Industry: Industrial fasteners

Client Size: Legacy manufacturer, 25+ years in business

Goal: Generate international B2B inquiries via the website

They had a website. Technically. But it was like walking into an abandoned warehouse—slow, no mobile optimization, and zero SEO structure. Not a single keyword ranking in the top 50.

We started with the basics:

Full website redesign (clean, mobile-first, multilingual)

SEO content around very specific buyer keywords like “bulk stainless steel bolts UAE” and “ISO-certified fastener supplier India”

Schema markup, image alt optimization, the whole shebang

Results after 6 months:

Website traffic up 500%

30+ international inquiries per month

Closed a contract with a European distributor worth ₹1.8 CR

They used to rely only on trade expos and word of mouth. Now they get inbound requests weekly. SEO isn’t dead—it’s just underused in B2B.

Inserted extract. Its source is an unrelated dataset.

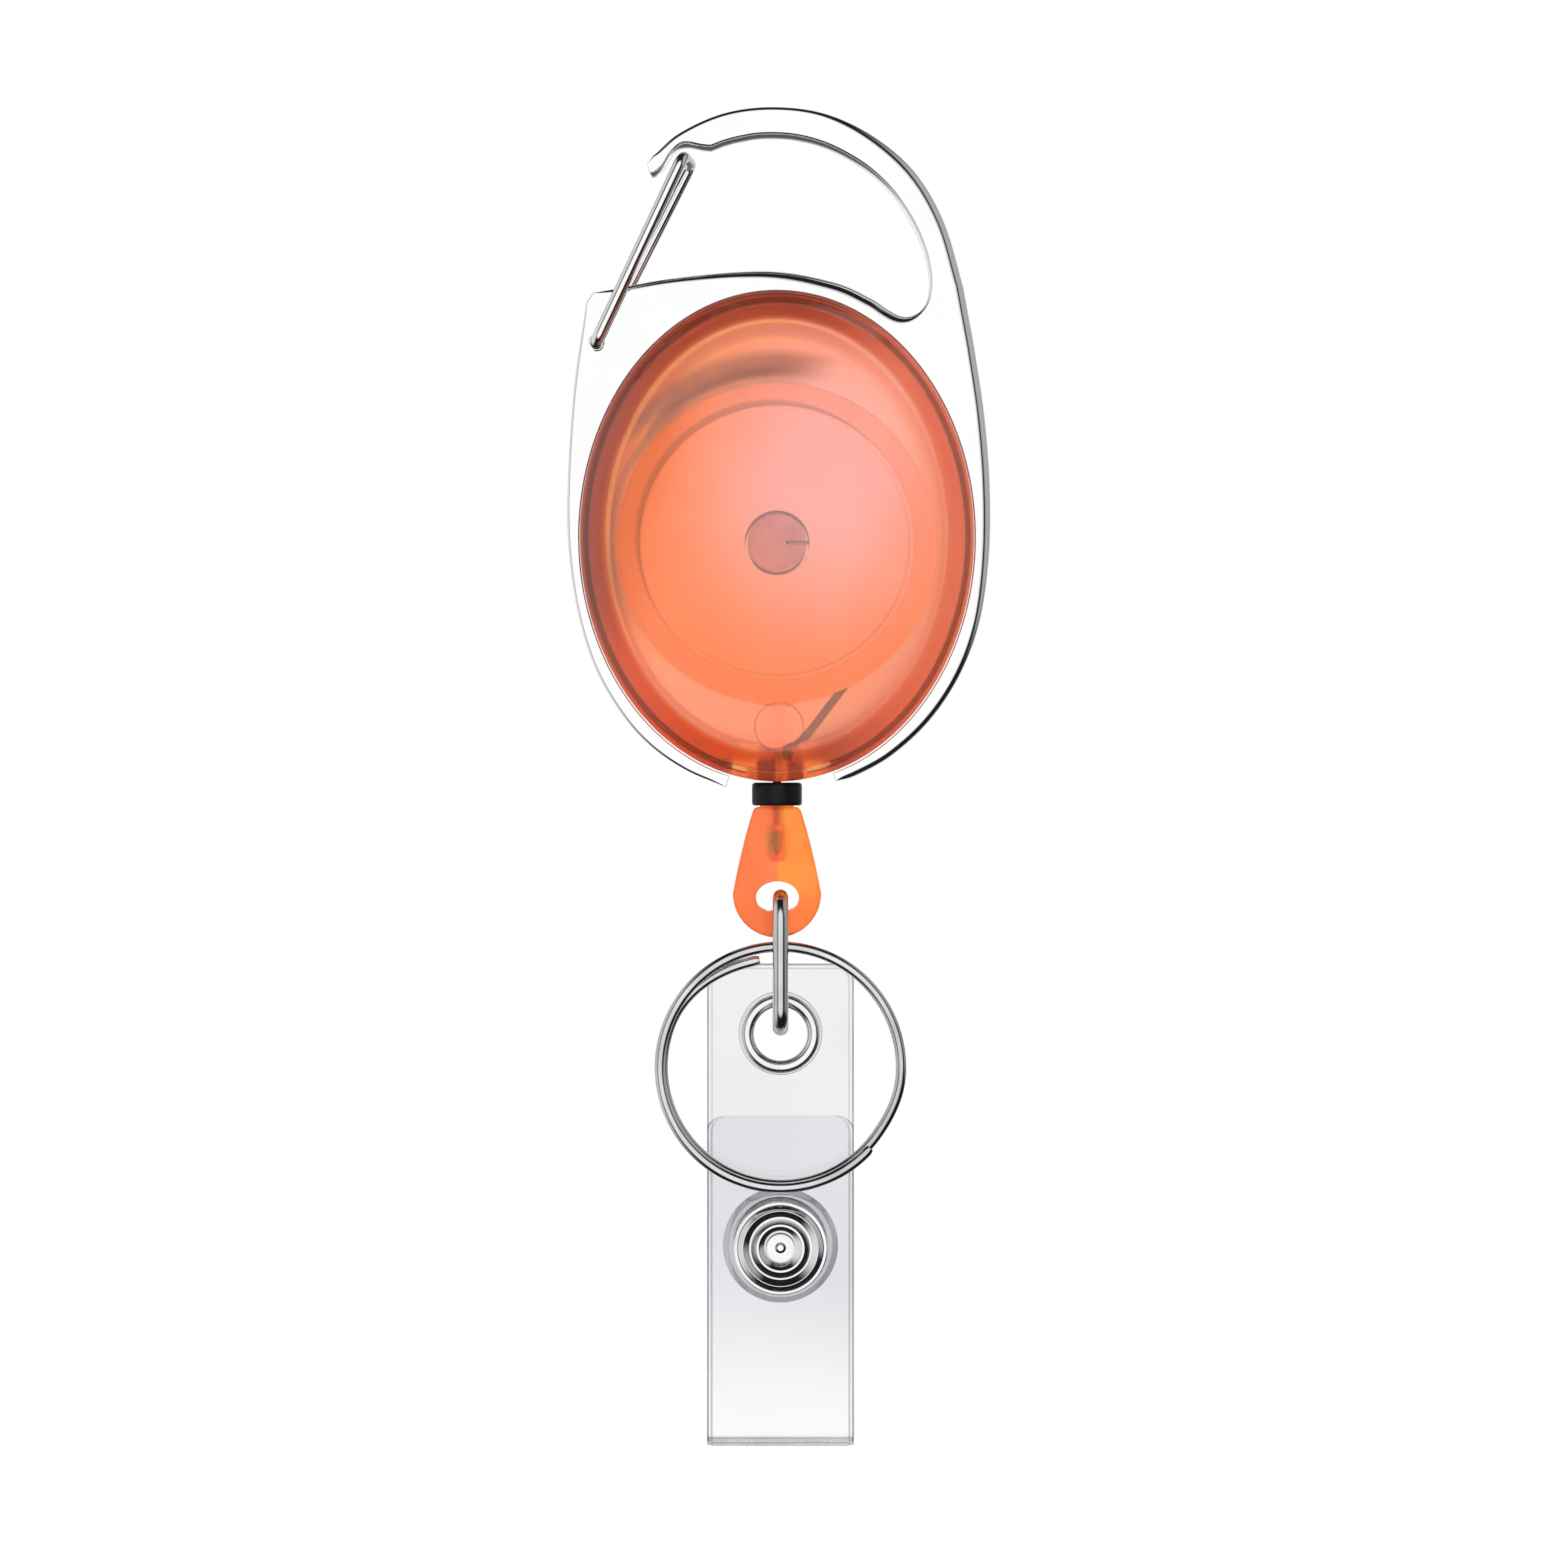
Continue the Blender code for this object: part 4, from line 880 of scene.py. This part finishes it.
def tab_half_width(z):
    """Half the teardrop's width at a height: nearly straight flanks that run into a round foot."""
    t = (z - TAB_FOOT_Z) / (TAB_TOP - TAB_FOOT_Z)
    return TAB_TOP_HALF_X + (TAB_FOOT_R - TAB_TOP_HALF_X) * (1 - t) ** 0.9 + 0.35 * t * (1 - t)


def pull_tab(mat):
    """Split teardrop with a neck, slit, knot pocket and the link's kidney-shaped hole."""
    down = [TAB_TOP + (TAB_FOOT_Z - TAB_TOP) * i / 24 for i in range(25)]
    foot = arc((0.0, TAB_FOOT_Z), TAB_FOOT_R, TAB_FOOT_R, 183.0, 357.0, 60)
    outline = [(-tab_half_width(z), z) for z in down] + foot
    outline += [(tab_half_width(z), z) for z in reversed(down)]
    obj = as_object("pull_tab_fine", plate(outline, -TAB_HALF_Y, TAB_HALF_Y), 60)
    bevel = obj.modifiers.new("soft edges", "BEVEL")
    bevel.width = 0.75 * MM
    bevel.segments = 6
    bevel.limit_method = "ANGLE"
    bevel.angle_limit = radians(60)
    settle(obj)
    neck_low, neck_high = TAB_TOP - 0.8, collar_high.z - 0.95
    neck = [(0.0, neck_low), (1.7, neck_low), (1.7, neck_high - 0.2), (1.5, neck_high), (0.0, neck_high)]
    carve(obj, "UNION", as_object("neck", upright(neck)))
    slit_x, slit_z = (-0.03, 0.03), (-35.0, -26.0)
    saddle = [(-0.9, -37.3), (-0.5, -37.22), (0.6, -37.22), (1.0, -37.3)]
    hole = arc((0.05, -35.95), 2.15, 1.65, -35.0, 215.0, 60) + smooth_path(saddle, 4)
    pocket = [(0.0, KNOT_Z + 2.0), (0.8, KNOT_Z + 1.9), (1.2, KNOT_Z + 1.1), (1.3, KNOT_Z)]
    pocket += [(1.2, KNOT_Z - 1.2), (0.8, KNOT_Z - 2.0), (0.0, KNOT_Z - 2.1)]
    channel = [(0.0, collar_high.z), (0.75, collar_high.z), (0.75, KNOT_Z), (0.0, KNOT_Z)]
    carve(
        obj,
        "DIFFERENCE",
        as_object("hole", plate(hole, -3.0, 3.0)),
        as_object("pocket", upright(pocket, 48)),
        as_object("channel", upright(channel, 48)),
        block(slit_x, (-3.0, -1.45), slit_z),
        block(slit_x, (1.45, 3.0), slit_z),
        sharp=45,
    )
    return finish_piece(obj, "tab", "orange_tab", mat, "pull_tab")


# ---------------------------------------------------------------- link and key ring


def link_ring(mat):
    """Closed oblong wire loop, front to back through the tab's hole and the eyelet."""
    side = link_high.y - LINK_WIRE - LINK_BEND
    top, foot = link_high.z - LINK_WIRE - LINK_BEND, link_low.z + LINK_WIRE + LINK_BEND
    points = []
    for y, z, start in ((-side, top, 180.0), (side, top, 90.0), (side, foot, 0.0), (-side, foot, -90.0)):
        points += [(HANG_X, *point) for point in arc((y, z), LINK_BEND, LINK_BEND, start, start - 90.0, 14)]
    mesh = tube_mesh("link_ring_fine", points, LINK_WIRE, cyclic=True, sides=8)
    return piece("link_ring", mesh, "link", "plated_steel", mat, 60)


def split_ring(mat):
    """Key ring: a flat rounded wire wound 1.6 turns, its rear end sprung a little inward."""
    start, end, steps = 101.0, 678.0, 300
    half_radial, half_axial = 0.52, 0.41
    section = arc((0.0, 0.0), half_radial, half_axial, 0.0, 345.0, 23)
    rings = []
    for i in range(steps + 1):
        turn = start + (end - start) * i / steps
        a = radians(turn)
        radius = RING_R - 0.9 * (1 - eased((turn - start) / 60.0))
        radius -= 0.25 * (1 - eased((turn - 325.0) / 30.0))
        plane = RING_PLANE_Y + 0.45 - 0.9 * eased((turn - 321.0) / 45.0)
        ends = min(turn - start, end - turn)
        slim = 0.75 + 0.25 * min(ends / 2.0, 1.0)
        ring = []
        for r, y in section:
            reach = radius + r * slim
            ring.append((HANG_X + reach * cos(a), plane + y * slim, RING_Z + reach * sin(a)))
        rings.append(ring)
    return piece("split_ring", loft(rings), "key_ring", "plated_steel", mat, 50)


# ---------------------------------------------------------------- strap


def strap_line(steps):
    """(y, z, normal y, normal z, distance from the nearer end) along the folded strap's middle."""
    top, end = strap_high.z, flap_high.z
    down, up, fold = top - FOLD_TURN_Z, end - FOLD_TURN_Z, pi * FOLD_R
    total = down + fold + up
    near_end = [0.0, 0.05, 0.15, 0.3, 0.5, 0.75, 1.05, 1.4, STRAP_CORNER]
    between = [STRAP_CORNER + (total - 2 * STRAP_CORNER) * i / steps for i in range(1, steps)]
    line = []
    for s in near_end + between + [total - s for s in reversed(near_end)]:
        near = min(s, total - s)
        if s <= down:
            line.append((LAYER_Y, top - s, -1.0, 0.0, near))
        elif s >= down + fold:
            line.append((FLAP_Y, FOLD_TURN_Z + (s - down - fold), 1.0, 0.0, near))
        else:
            a = (s - down) / FOLD_R
            y, z = LAYER_Y + FOLD_R - FOLD_R * cos(a), FOLD_TURN_Z - FOLD_R * sin(a)
            line.append((y, z, -cos(a), -sin(a), near))
    return line, total


def strap(mat):
    """The folded strap as one sheet with thickness, round corners, soft edges and cut holes."""
    columns, rounding = 24, 0.3
    line, total = strap_line(150)
    rings = []
    for y, z, ny, nz, near in line:
        inside = STRAP_CORNER - min(near, STRAP_CORNER)
        half_width = STRAP_HALF_X - STRAP_CORNER + sqrt(STRAP_CORNER**2 - inside**2)
        half_thick = STRAP_THICK / 2 * (0.55 + 0.45 * min(near / rounding, 1.0))
        ring = []
        for side, direction in ((1, 1), (-1, -1)):
            for i in range(columns + 1):
                across = direction * (2 * i / columns - 1)
                edge = max(1 - (1 - abs(across)) * STRAP_HALF_X / rounding, 0.0)
                lift = side * half_thick * (1 - 0.55 * edge**2)
                sag = 0.05 * sin(z * 0.55 + across * 1.4) * (1 - across**2)
                ring.append((HANG_X + across * half_width, y + ny * lift + sag * abs(ny), z + nz * lift))
        rings.append(ring)
    obj = as_object("strap_vinyl", loft(rings), 35)
    uv = obj.data.uv_layers.new(name="flat").data
    for loop in obj.data.loops:
        ring, place_in_ring = divmod(loop.vertex_index, len(rings[0]))
        across = place_in_ring % (columns + 1)
        from_end = line[ring][4] + (1.0 if ring > len(line) / 2 else 0.0)
        uv[loop.index].uv = (min(across, columns - across) / columns * 2 * STRAP_HALF_X, from_end)
    before, between, behind = -0.5, 2.1, 4.5
    carve(
        obj,
        "DIFFERENCE",
        drill((HANG_X, EYELET_Z), 3.35, before, between),
        drill((HANG_X, SNAP_Z), 2.3, before, between),
        drill((HANG_X, SNAP_Z), 1.6, between, behind),
        sharp=35,
    )
    finish_piece(obj, None, "clear_vinyl", mat, "strap_long", "strap_flap")
    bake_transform(obj)
    return obj


def pressed(node, profile, z, body, mat, sharp=45):
    """A pressed metal ring or disc on the strap; profile points are (radius, y)."""
    return piece(node, turned(profile, (HANG_X, z), 96), body, "plated_steel", mat, sharp)


def strap_metal(mat):
    """The eyelet and its washer, and the four pieces of the snap."""
    roll = [(3.36 + 0.68 * cos(radians(a)), 0.64 + 0.6 * sin(radians(a))) for a in range(180, 361, 15)]
    barrel = roll + [(3.15, 0.64), (3.15, 1.85), (3.75, 1.85), (3.75, 2.1), (3.3, 2.25), (2.8, 2.1)]
    pressed("eyelet_barrel", barrel, EYELET_Z, "strap", mat, 50)
    washer = softened([(3.4, 1.45), (3.4, 1.7), (4.2, 1.7), (4.2, 1.45)], 0.08)
    pressed("eyelet_washer", washer, EYELET_Z, "strap", mat)
    post = [(0.0, 0.92), (0.3, 0.9), (0.55, 1.0), (0.7, 1.0), (1.3, 0.98), (1.45, 0.93), (1.52, 0.86)]
    post += [(2.1, 0.34), (2.2, 0.29), (2.4, 0.29), (2.95, 0.55), (3.05, 0.57), (3.15, 0.57), (3.25, 0.52)]
    post += [(3.68, 0.13), (3.74, 0.1), (3.8, 0.1), (3.86, 0.13), (4.25, 0.5), (4.35, 0.54), (4.6, 0.55)]
    post += [(4.7, 0.65), (2.0, 0.65), (2.0, 1.3), (0.0, 1.3)]
    pressed("snap_post", post, SNAP_Z, "strap", mat, 18)
    stud = [(0.0, 1.45), (4.3, 1.45), (4.3, 1.6), (1.75, 1.6), (1.65, 1.9), (1.85, 2.2), (1.7, 2.5)]
    stud += [(0.0, 2.55)]
    pressed("snap_stud", stud, SNAP_Z, "strap", mat)
    socket = softened([(2.15, 1.9), (2.15, 2.75), (4.6, 2.75), (4.6, 2.2), (4.2, 1.9)], 0.1)
    pressed("snap_socket", socket, SNAP_Z, "flap", mat)
    dome = [(5.8 * cos(radians(a)), 3.85 + 0.85 * sin(radians(a))) for a in range(0, 91, 10)]
    cap = [(0.0, 2.8), (1.3, 2.8), (1.3, 3.5), (4.9, 3.5), (5.15, 3.5), (5.3, 3.54), (5.7, 3.8)]
    cap += dome[:-1] + [(0.0, 4.7)]
    pressed("snap_cap", cap, SNAP_Z, "flap", mat, 30)


# ---------------------------------------------------------------- stage


def add_camera():
    """A long lens straight in front of the reel."""
    data = bpy.data.cameras.new("camera")
    data.lens = 100.0
    data.sensor_width = 36.0
    camera = add_object("camera", data)
    view_width = 155.9 * MM
    distance = view_width * data.lens / data.sensor_width
    aim = place((0.25, 0.0, -24.1))
    camera.location = aim + Vector((0.0, -distance, 0.0))
    camera.rotation_euler = (pi / 2, 0.0, 0.0)
    bpy.context.scene.camera = camera


def add_world():
    """White behind the reel. Reflections see one bright screen before it, a light left side, a grey
    right side, white inside a grey ring behind it, and darkness elsewhere."""
    world = bpy.data.worlds.new("studio")
    bpy.context.scene.world = world
    world.use_nodes = True
    world.node_tree.nodes.clear()
    w = Nodes(world.node_tree)
    direction = w.add("ShaderNodeTexCoord").outputs["Generated"]
    forward = w.dot(direction, (0.0, 1.0, 0.0))
    upward = w.dot(direction, (0.0, 0.0, 1.0))
    left = w.span(w.dot(direction, (-1.0, 0.0, 0.0)), 0.015, 0.78, 0.5, 0.95)
    right = w.span(w.dot(direction, (0.93, 0.0, 0.37)), 0.0, 0.42, 0.7, 0.92)
    back = w.math("MULTIPLY", w.span(forward, 0.0, 0.9, 0.9, 0.985), w.span(upward, 0.1, 1.0, -0.11, 0.0))
    screens = w.span(forward, 1.05, 0.0, -0.93, -0.72)
    for screen in (left, right, back, w.band(forward, 0.45, 0.72, 0.93, 0.975, 0.6)):
        screens = w.math("MAXIMUM", screens, screen)
    soft = w.add("ShaderNodeBackground")
    w.link(screens, soft.inputs["Color"])
    white = w.add("ShaderNodeBackground")
    white.inputs["Color"].default_value = (1.0, 1.0, 1.0, 1.0)
    path = w.add("ShaderNodeLightPath")
    seen_through = w.span(path.outputs["Is Transmission Ray"], 0.0, 0.97, 0.0, 1.0)
    seen_through = w.math("MULTIPLY", seen_through, w.span(forward, 0.45, 1.0, -0.2, 0.2))
    mix = w.add("ShaderNodeMixShader")
    w.link(w.math("MAXIMUM", path.outputs["Is Camera Ray"], seen_through), mix.inputs["Fac"])
    w.link(soft.outputs["Background"], mix.inputs[1])
    w.link(white.outputs["Background"], mix.inputs[2])
    out = w.add("ShaderNodeOutputWorld")
    w.link(mix.outputs["Shader"], out.inputs["Surface"])


def add_light(name, offset, size, power):
    """A soft area light at an offset in metres from the middle of the housing, aimed at it."""
    data = bpy.data.lights.new(name, "AREA")
    data.shape = "DISK"
    data.size = size
    data.energy = power
    lamp = add_object(name, data)
    lamp.location = HOUSING + Vector(offset)
    lamp.rotation_euler = (-Vector(offset)).to_track_quat("-Z", "Y").to_euler()
    lamp.visible_glossy = False
    lamp.visible_transmission = False


def add_floor():
    """A pale floor with a faint glow, below the strap even when the cord is pulled right out. Only the
    camera sees it, not the metal or what shows through the plastic."""
    half_size, depth = 3.0, 1.1
    bm = bmesh.new()
    bmesh.ops.create_grid(bm, x_segments=1, y_segments=1, size=half_size)
    mesh = bpy.data.meshes.new("floor")
    bm.to_mesh(mesh)
    bm.free()
    floor = add_object("floor", mesh)
    floor.location = (0.0, 0.0, -depth)
    floor.visible_glossy = False
    floor.visible_diffuse = False
    floor.visible_transmission = False
    s = Shading("pale_floor")
    pale = s.shades(s.noise(2.0), (0.9, 0.9, 0.9), (0.93, 0.93, 0.93))
    s.colour(pale)
    s.link(pale, s.shader.inputs["Emission Color"])
    s.constant(roughness=0.9, emission_strength=0.8)
    mesh.materials.append(s.material)


def main():
    """Build the looks and finish."""
    bpy.context.scene.view_settings.view_transform = "Standard"
    add_camera()
    add_world()
    add_light("key", (0.16, -0.34, -0.20), 0.10, 1.15)
    add_light("fill", (-0.30, -0.30, 0.22), 0.35, 0.5)
    add_light("back", (-0.10, 0.34, 0.16), 0.3, 0.8)
    add_floor()

    chrome = bright_metal("polished_chrome", (0.975, 0.975, 0.98), (0.93, 0.93, 0.94), 0.05, 0.13)
    steel = bright_metal("nickel_wire", (0.84, 0.84, 0.85), (0.54, 0.54, 0.555), 0.06, 0.16, 1400.0)
    nickel = bright_metal("pressed_nickel", (0.96, 0.96, 0.965), (0.76, 0.765, 0.775), 0.06, 0.16, 1400.0)
    spring = bright_metal("spring_steel", (0.42, 0.43, 0.46), (0.30, 0.31, 0.33), 0.2, 0.35)
    axle = moulded("matte_axle", (0.62, 0.50, 0.54), (0.26, 0.21, 0.24), 0.5, 0.7, 1500.0, 0.3)
    reel = reel_plastic()
    black = moulded("black_plastic", (0.006, 0.008, 0.009), (0.003, 0.004, 0.005), 0.3, 0.45, gloss=0.2)
    orange = orange_shell()
    tab = tab_plastic()
    cord = braided_cord()
    vinyl = clear_vinyl()

    carabiner_frame(chrome)
    wire_gate(chrome)
    shell("front_shell", -1, orange)
    shell("rear_shell", 1, orange)
    cord_guide(orange)
    axle_post(axle)
    spool(reel)
    spool_cover(reel)
    wound_cord(cord)
    cord_tail(cord)
    cord_knot(cord)
    stop_collar(black)
    pull_tab(tab)
    link_ring(steel)
    split_ring(steel)
    strap(vinyl)
    strap_metal(nickel)
    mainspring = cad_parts["mainspring"]
    mainspring.data.materials.clear()
    mainspring.data.materials.append(spring)


main()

  1. Email Marketing That Didn’t Feel Like Email Marketing

Industry: Logistics & Warehousing

Client Size: Enterprise-level company with national operations

Goal: Stay top-of-mind with potential clients who weren’t ready to convert yet

Here’s the deal—most B2B companies collect leads and then completely ghost them. Or worse, spam them with the same “We’re the best in the industry” message every week.

We built a value-driven email series. Not a newsletter. A journey.

Each email had:

One short case study

One behind-the-scenes “logistics hack”

One clear CTA (usually to book a consult or download a checklist)

Open rates: ~38%

Click-throughs: 10–14%

Average time to sales conversation after signup: < 3 weeks

Here’s the thing: people don’t want more emails. They want relevant info when they’re ready. This campaign didn’t sell. It built trust. That’s what works in B2B.

  1. What Didn’t Work: The Webinar Nobody Attended

Let’s keep it real. Not everything works.

One client (cybersecurity software for mid-size companies) was dead set on running a “deep-dive technical webinar.” Sounded good in theory.

Problem was:

The invite was too technical

No emotional hook or story

It was promoted only via email to a cold list

Hosted at 3 PM on a Monday 🙃

End result?

11 signups

4 attendees

Zero follow-ups

We learned that just being smart isn’t enough. You have to market it. You have to know your audience. And you absolutely need to build anticipation. We went back to the drawing board, repackaged the content into a video mini-series, and got way better traction.

 

  1. LinkedIn Cold Outreach That Actually Got Replies

Industry: B2B SaaS (project management tool)

Goal: Break into enterprise accounts via direct outreach

Everyone says cold LinkedIn DMs don’t work anymore. That’s because 99% of people are doing it wrong.

Here’s what we did differently:

Custom 1:1 video intro recorded for each prospect

Profile visits and likes a few days before the message

No sales pitch in message #1—just a resource and a compliment

Template looked like:

“Hey [Name], I saw your post about scaling engineering teams—really sharp insights. We recently built a quick guide on how product leads are managing async workflows across continents. Thought you might enjoy it. No pitch—just sharing value.”

Response rate: 33%

Follow-up call rate: 15%

Closed deals in 60 days: 3 high-ticket SaaS accounts

Moral? Personalization still works. Just don’t be lazy.

Final Thoughts: B2B Needs Brains, Not Buzzwords

The B2B space doesn’t care about your dance trends, filters, or influencer collabs. It cares about clarity, trust, and solutions that actually solve problems.

Digital marketing works in B2B—but only if you treat your audience like the intelligent decision-makers they are. Build campaigns that respect their time. Speak their language. Don’t just sell—educate, guide, and then offer.

And most importantly—test everything. What worked for a logistics company might flop for a SaaS brand. The only real “secret” is adapting fast and listening to the data.